Son apprentissage (1927-1933) fut marqué par le sectarisme et l’ouvriérisme du parti, sa politique "classe contre classe" à laquelle Nizan prit une part active. Son nom est associé à l’affaire de la Revue marxiste (dans laquelle il fit cause commune avec Politzer et prit parti contre Guterman et Morhange, au contrôle de Bifur, à la tentative de contrôle de Monde, puis à la création de l’Association des écrivains et des artistes révolutionnaires (AEAR) en 1932, au lancement de Commune en 1933, dont il fut secrétaire de rédaction avec Aragon, à la création de l’Université ouvrière (1932) et au Cahier de revendications de Denis de Rougemont, dans la Nouvelle revue française (décembre 1932). Porte-parole du parti, il profita de sa participation à ce Cahier de revendications, qui se voulait une tentative, hors partis politiques, de front unique de la jeunesse, pour opposer une fin de non-recevoir à cette "Troisième force" naissante, à ces "enfants de la lumière", en accusant certains participants, entre autres Esprit et Ordre nouveau, d’être des "lignes directrices d’une doctrine fasciste possible parmi toutes les autres". Denis de Rougemont, excédé, le qualifiera de "Stalinien de Paris".

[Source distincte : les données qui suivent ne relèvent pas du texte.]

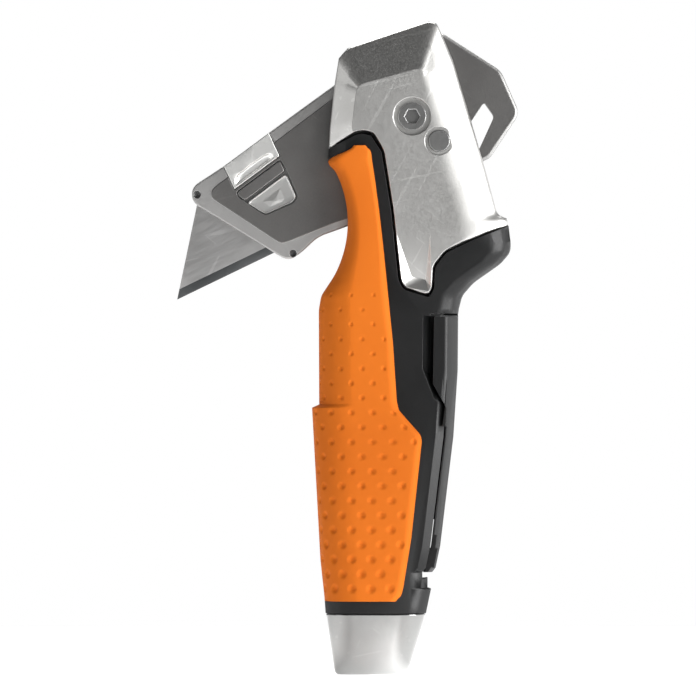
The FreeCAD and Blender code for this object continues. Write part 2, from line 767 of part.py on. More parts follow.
roll_x = (edge_roll, face_roll)
roll_y = (edge_half / frame_half, bevel_half / frame_half)
cap_layers = [
    (Size(0), oval(-8.8, 8.6, frame_half - 2.6, roll_x, roll_y)),
    (Size(0.6), oval(-9.4, 9.2, frame_half - 2.0, roll_x, roll_y)),
    (cap_height, oval(-11.5, 13.4, frame_half, roll_x, roll_y)),
]
cap_blank = layered("cap_blank", cap_layers, role="XY_Plane")
cap_tools = [
    post("cap_socket", stub_x, stub_r, cap_height - stub_depth, cap_height + 5),
    rod("cap_pin_hole", *cap_pin_at, cap_pin_r, -BEYOND, cap_pin_tip),
]
node("pommel_cap", cut("cap", cap_blank, cap_tools))
node("cap_pin", rod("cross_pin", *cap_pin_at, cap_pin_r, -(frame_half - CAP_PIN_SUNK), cap_pin_tip))


# ---------------------------------------------------------------- pivot

bolt_head = rod("bolt_disc", pivot_x, pivot_z, bolt_head_r, recess_floor, recess_floor + bolt_head_depth)
SOCKET_FLOOR = 0.3         # metal left under the hexagon socket
socket = doc.addObject("Part::Prism", "bolt_socket")
socket.Polygon = 6
socket.setExpression("Circumradius", (hex_across / (cosine(30) * 2)).text)
socket.Height = 5.0        # out past the bolt's head
socket.Placement = Placement(Vector(0, 0, 0), Rotation(Vector(1, 0, 0), 90))
placed(socket, pivot_x, recess_floor + SOCKET_FLOOR, pivot_z)
bolt_shank = rod("bolt_shank", pivot_x, pivot_z, bolt_r, -liner_half - bolt_reach, recess_floor)
node("pivot_bolt", fused("bolt", [cut("bolt_head", bolt_head, [socket]), bolt_shank]))

sleeve_barrel = rod("sleeve_barrel", pivot_x, pivot_z, sleeve_r, -recess_floor, sleeve_tip)
flange_face = -recess_floor - bolt_head_depth
sleeve_flange = rod("sleeve_flange", pivot_x, pivot_z, flange_r, flange_face, -recess_floor)
sleeve_thread = rod("sleeve_thread", pivot_x, pivot_z, bolt_r, -liner_half - bolt_reach, BEYOND)
node("pivot_sleeve", cut("sleeve", fused("sleeve_blank", [sleeve_barrel, sleeve_flange]), [sleeve_thread]))


def washer(name):
    """Thin bearing washer against the liner."""
    disc = rod(name + "_disc", pivot_x, pivot_z, washer_r, carrier_half + run_clear, slot_half)
    return cut(name, disc, [rod(name + "_hole", pivot_x, pivot_z, sleeve_r + 0.05, 0, BEYOND)])


node("pivot_washer_front", washer("front_washer"))
node("pivot_washer_rear", mirrored("rear_washer", washer("rear_washer_drawn")))


# ---------------------------------------------------------------- lock button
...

Il condamna l’individualisme petit-bourgeois du surréalisme. Manichéen dans son analyse ("tout le drame se joue entre la bourgeoisie et le prolétariat. Entre l’impérialisme et la Révolution"), Nizan demandait à la jeunesse de France de souscrire au "projet héroïque du monde que construit déjà l’URSS."
Entre-temps, Nizan avait effectué son service militaire à Paris (15 octobre 1929-15 octobre 1930, au 20e régiment d’infanterie coloniale), qui lui inspira l’épisode de la conspiration dans le roman du même nom. Nommé professeur de philosophie au lycée Lalande à Bourg-en-Bresse (1931-1932), il laissa une trace profonde dans cette ville à la suite de ses activités politiques et de sa tentative de syndicalisation des chômeurs qu’il encourageait à adhérer à la CGTU. En janvier et février 1932, une campagne de presse anti-Nizan (et anticommuniste) mobilisa la population bien pensante contre ce "Messie rouge" qui "s’est fait à Bourg le chef du Parti communiste" (Journal de l’Ain, le Courrier de l’Ain, le Franc-Parler). Candidat aux législatives de 1932 (1er et 8 mai), il obtint 338 voix (sur 12 542 votants) au 1er tour et, se maintenant au second tour, conformément à la tactique classe contre classe, il recueillit 80 voix (sur 13 218 votants), ce qui le plaçait à l’avant-dernier rang parmi les quatre candidats communistes du département de l’Ain.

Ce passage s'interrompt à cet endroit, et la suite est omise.